The next day, I hopped my flight back to Buenos Aires and readied for my boat to Colonia, Uruguay.  I had six hours to spare, so I burned it up having drinks and using the WiFi at the TGI Friday’s located around Puerto Madero.  The high-speed boat to Colonia takes one hour to cross the bay.  I decided to go with Colonia Express whom I thought was very professional and also the cheapest of the options.  You can also drink beer and shop their small duty-free shop while enjoying your ride to Uruguay.

Colonia del Sacramento is a sleepy little town.  Their historical center is full of cafe’s and restaurants.  The view from the lighthouse is incredible.  I ended up renting a motor scooter during the day so that I could ride up to some of the beaches north of town.  Before arriving in Colonia, I was told that Uruguay had some of the best beaches around.  I was impressed so far and looking forward to experiencing some more of Uruguay’s treasured beaches near Montevideo and Punta del Diablo (hopefully).  In addition to visiting the beaches, I was also able to check out the Museo de los Naufragios y Tesoros, the most ridiculous pirate / nautical museum I think I’ve ever seen.  The scariest thing about the museum was the horrible paper-mache pirates on display.  Outside the museum, one can also visit a small, abandoned Colosseum.  Unfortunately, one cannot enter due to it being surrounded by metal fencing.  I don’t believe that’s a problem in that it looks extremely unimpressive from the outside.

The next day, I would be arriving in Montevideo via a two hour bus ride.  It was nice to be moving around, but I was looking forward to a couple of days of leisure.

A New Year

The other day, I received an email from my friend Lisa, where we were discussing length of travel and some of the challenges that can occur while traveling.  She states:

“People don’t realize how exhausting it is to keep moving, finding new hostels, figuring out transportation, speaking/butchering another language, getting hustled, getting sick, meeting new people, etc.
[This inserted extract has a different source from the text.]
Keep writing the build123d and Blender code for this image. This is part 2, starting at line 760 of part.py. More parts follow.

It becomes less of a vacation and more taxing overall.”

I have a friend that has spent a year in Buenos Aires on two seperate occasions and another that has spent a couple months.  Both speak very highly of the place and I’ve been quite excited coming to see Buenos Aires based on those recommendations.  I was also ready for something new after spending two and a half weeks in Cusco.  The prospect of spending an amazing New Year’s in Buenos Aires became a huge draw.  But that’s the thing.  Many times, I think I over-romanticize what my experience will be, and if it doesn’t quite come close to that, then I’m somewhat disappointed.

The truth is, Buenos Aires kinda wore me out.  Maybe it started when I had to rush at the Lima airport to get my reciprocity fee paid for before I’d be allowed to get on the plane for Argentina.  Or, maybe the fact that I arrived during the hottest weeks in Argentina in the last 4 years, with blackouts and no air-conditioning at a very uncomfortable hostel.  I imagine letting my guard down and having my day pack stolen in San Telmo didn’t help matters.  And of course, dealing with some crappy taxi drivers and failing technology about put me over the edge.
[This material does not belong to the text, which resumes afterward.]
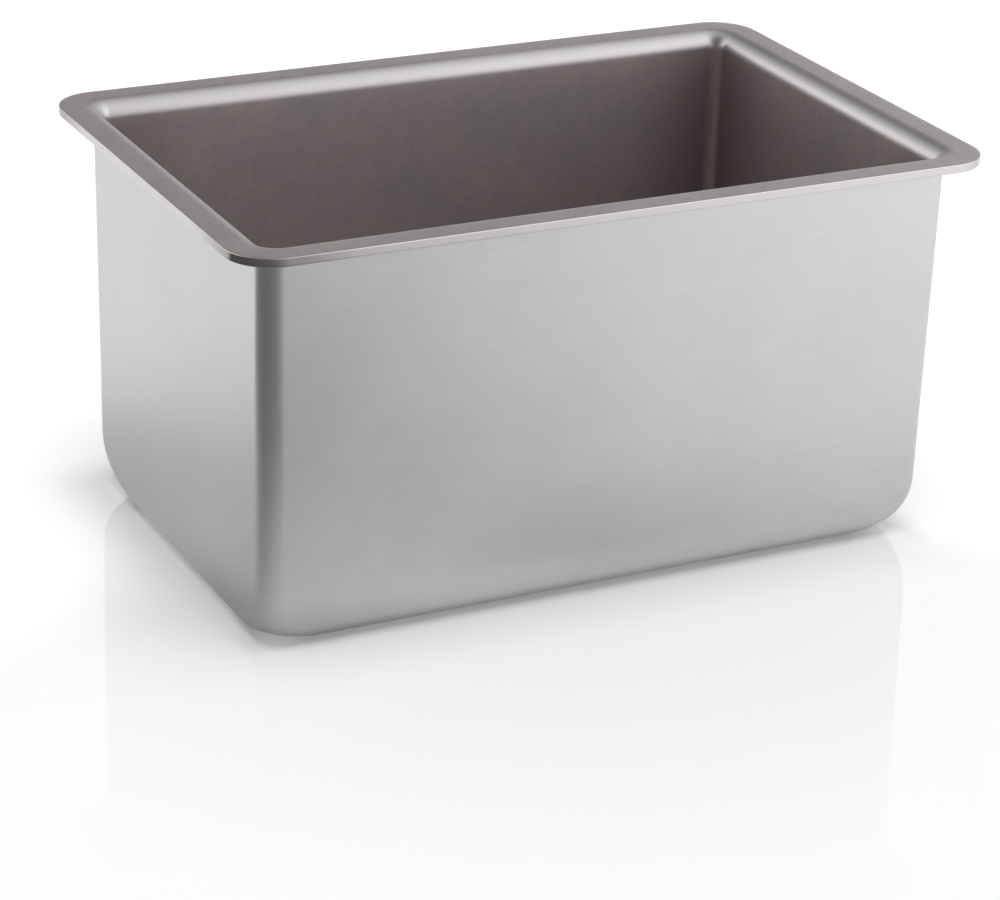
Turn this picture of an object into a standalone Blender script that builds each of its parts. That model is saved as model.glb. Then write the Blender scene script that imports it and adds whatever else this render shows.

When it rains, it pours.  But that’s the thing about travel – despite whatever challenges arise, you find a way to keep moving forward.  There are no other options, but to go home.  And I’m not going home.  Not yet.  This trip has been too amazing and incredible to just up and walk away from it because of some mishaps.  You learn to apply this to the rest of your life.  When I do go home, I imagine that instead of walking away from many of my problems and starting over, I’ll instead face them head on and keep moving forward.  Also, I imagine I’ll be better at planning and avoid some of the avoidable pitfalls I experienced on this trip.

But enough with the challenges.  Buenos Aires was still an amazing experience.  After finding a hotel with more stable electricity and WiFi, I went to meet Juan Villafañe, a swing dance instructor I had met in Herrang this year that my own Swing Dance instructor contacted on my behalf before leaving.  For the small price of a lunch, Juan gave me invaluable information on where to go and what to see while in Buenos Aires.  We parted with the promise that we would meet later in the week for a swing dance lesson.
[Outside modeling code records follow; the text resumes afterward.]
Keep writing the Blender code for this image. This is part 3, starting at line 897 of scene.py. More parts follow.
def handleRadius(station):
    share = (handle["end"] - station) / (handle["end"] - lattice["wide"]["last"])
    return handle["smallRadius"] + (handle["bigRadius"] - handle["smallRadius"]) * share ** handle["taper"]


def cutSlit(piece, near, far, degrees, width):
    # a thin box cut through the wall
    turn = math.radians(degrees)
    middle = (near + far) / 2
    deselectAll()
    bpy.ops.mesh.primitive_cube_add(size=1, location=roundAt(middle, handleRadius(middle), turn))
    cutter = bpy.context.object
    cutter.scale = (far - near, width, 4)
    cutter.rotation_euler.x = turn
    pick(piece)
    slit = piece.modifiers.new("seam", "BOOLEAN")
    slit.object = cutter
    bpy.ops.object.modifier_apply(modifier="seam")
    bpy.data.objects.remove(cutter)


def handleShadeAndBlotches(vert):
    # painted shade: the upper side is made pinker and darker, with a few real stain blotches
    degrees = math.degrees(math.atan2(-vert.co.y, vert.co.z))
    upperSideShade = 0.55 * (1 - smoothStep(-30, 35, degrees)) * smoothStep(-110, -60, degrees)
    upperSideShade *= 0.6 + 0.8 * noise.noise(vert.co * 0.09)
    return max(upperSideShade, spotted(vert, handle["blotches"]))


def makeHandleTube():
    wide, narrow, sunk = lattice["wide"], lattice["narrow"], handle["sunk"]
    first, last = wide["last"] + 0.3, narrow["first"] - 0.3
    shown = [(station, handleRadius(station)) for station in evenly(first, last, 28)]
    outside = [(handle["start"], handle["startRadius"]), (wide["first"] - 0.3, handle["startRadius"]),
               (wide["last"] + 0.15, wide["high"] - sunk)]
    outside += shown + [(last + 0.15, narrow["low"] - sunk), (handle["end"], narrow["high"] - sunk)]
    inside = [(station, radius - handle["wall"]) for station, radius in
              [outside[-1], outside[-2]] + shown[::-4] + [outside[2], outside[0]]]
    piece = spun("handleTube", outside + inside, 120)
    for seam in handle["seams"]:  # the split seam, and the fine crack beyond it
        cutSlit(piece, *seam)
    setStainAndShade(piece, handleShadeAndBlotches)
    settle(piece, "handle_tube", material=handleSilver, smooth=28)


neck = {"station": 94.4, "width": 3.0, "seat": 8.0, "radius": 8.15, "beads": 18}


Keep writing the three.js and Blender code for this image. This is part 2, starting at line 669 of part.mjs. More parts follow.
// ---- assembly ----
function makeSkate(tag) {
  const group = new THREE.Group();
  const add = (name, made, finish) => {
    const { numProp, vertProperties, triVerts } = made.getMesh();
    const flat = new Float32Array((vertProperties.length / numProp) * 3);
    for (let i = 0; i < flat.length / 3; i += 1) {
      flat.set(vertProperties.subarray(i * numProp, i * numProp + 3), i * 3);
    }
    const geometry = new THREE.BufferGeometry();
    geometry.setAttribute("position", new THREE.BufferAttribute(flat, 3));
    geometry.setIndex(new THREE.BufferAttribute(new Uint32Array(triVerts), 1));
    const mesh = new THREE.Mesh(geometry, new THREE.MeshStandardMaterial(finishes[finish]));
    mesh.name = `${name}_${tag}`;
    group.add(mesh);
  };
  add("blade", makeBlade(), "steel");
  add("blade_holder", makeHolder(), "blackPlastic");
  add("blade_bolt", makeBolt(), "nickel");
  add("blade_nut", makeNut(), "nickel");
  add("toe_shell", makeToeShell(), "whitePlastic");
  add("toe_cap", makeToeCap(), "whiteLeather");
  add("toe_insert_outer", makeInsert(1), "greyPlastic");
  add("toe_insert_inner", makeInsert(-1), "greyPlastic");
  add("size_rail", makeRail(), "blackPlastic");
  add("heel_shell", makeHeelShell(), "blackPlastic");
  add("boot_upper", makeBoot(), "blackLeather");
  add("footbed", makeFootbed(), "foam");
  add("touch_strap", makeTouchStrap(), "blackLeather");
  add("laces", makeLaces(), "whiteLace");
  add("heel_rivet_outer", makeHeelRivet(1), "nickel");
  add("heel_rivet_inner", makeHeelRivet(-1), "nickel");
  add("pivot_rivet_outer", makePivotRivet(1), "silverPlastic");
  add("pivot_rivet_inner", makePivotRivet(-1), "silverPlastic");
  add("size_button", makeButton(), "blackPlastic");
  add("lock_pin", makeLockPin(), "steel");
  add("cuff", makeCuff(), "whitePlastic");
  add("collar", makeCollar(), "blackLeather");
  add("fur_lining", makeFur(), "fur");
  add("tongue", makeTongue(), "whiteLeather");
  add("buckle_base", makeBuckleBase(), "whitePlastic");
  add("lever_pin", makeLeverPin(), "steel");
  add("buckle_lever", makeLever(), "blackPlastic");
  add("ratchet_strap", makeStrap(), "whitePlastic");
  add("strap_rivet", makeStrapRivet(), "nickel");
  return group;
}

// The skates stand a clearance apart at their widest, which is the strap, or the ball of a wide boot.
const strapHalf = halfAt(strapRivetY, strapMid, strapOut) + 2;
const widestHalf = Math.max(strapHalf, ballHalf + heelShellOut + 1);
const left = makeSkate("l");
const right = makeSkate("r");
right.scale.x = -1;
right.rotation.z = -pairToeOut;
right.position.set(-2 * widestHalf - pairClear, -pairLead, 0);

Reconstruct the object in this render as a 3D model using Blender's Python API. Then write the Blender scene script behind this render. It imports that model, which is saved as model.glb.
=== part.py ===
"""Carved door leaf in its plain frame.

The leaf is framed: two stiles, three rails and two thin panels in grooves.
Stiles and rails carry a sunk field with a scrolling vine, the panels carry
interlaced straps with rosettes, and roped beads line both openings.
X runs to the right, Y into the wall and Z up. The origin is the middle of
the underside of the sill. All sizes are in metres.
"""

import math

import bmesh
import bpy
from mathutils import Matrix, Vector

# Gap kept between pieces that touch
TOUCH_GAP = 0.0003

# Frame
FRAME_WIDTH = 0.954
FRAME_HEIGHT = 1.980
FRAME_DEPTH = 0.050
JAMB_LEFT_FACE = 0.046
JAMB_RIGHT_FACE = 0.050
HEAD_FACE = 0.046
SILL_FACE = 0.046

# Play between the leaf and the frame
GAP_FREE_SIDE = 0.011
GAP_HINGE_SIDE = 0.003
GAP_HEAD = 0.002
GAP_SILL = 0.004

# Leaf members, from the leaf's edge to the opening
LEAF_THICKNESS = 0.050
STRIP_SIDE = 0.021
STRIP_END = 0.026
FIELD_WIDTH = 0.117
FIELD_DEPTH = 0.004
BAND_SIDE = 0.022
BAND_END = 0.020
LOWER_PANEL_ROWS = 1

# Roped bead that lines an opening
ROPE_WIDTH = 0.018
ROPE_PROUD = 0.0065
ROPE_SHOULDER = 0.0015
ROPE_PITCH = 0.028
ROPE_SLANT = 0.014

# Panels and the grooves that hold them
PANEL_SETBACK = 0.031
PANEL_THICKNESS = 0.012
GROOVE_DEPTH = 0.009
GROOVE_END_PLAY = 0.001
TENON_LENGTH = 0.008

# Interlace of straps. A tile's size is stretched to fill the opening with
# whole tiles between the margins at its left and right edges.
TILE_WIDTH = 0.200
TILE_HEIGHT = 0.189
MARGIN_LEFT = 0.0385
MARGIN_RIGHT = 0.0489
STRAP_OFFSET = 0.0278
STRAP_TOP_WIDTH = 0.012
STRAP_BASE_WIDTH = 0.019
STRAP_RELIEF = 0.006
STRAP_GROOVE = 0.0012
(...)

The first thing I wanted to experience was a tango show.  Juan recommended the Madero tango show which I can verify was an amazing show.  The food was top notch and the tango lesson thrown in at the end was icing on the cake.  The next two days were spent exploring La Boca and San Telmo, two very touristic places situated amongst cobblestone streets and very colorful buildings.  Also, I took in La Recoleta Cemetary where I was fortunate to see the gravesite of Eva Perón.  The graves were the most ornate graves I’ve ever seen.

New Years, it turned out, was a more laid-back affair.  After finally locating an open restaurant (within my budget) at 9:30pm, I was quickly invited over to the table of 3 women that were currently traveling.  2 were from Canada, and the other was from Santiago, Chile.  We all drank and talked about our travels.  When midnight struck, we all cheered the new year and watched the fireworks exploding from above.  It was here that I discovered my true hidden talent – taking selfie photographs.  New Years day found most of Buenos Aires shut down where I was told most people spend the holiday with their families instead of going out.  And honestly, it was nice not doing anything for the holiday.

I had a feeling the worst was over and that the challenges would be fewer from here on out.  I decided to spend another day in BA before heading out to Iguazu Falls.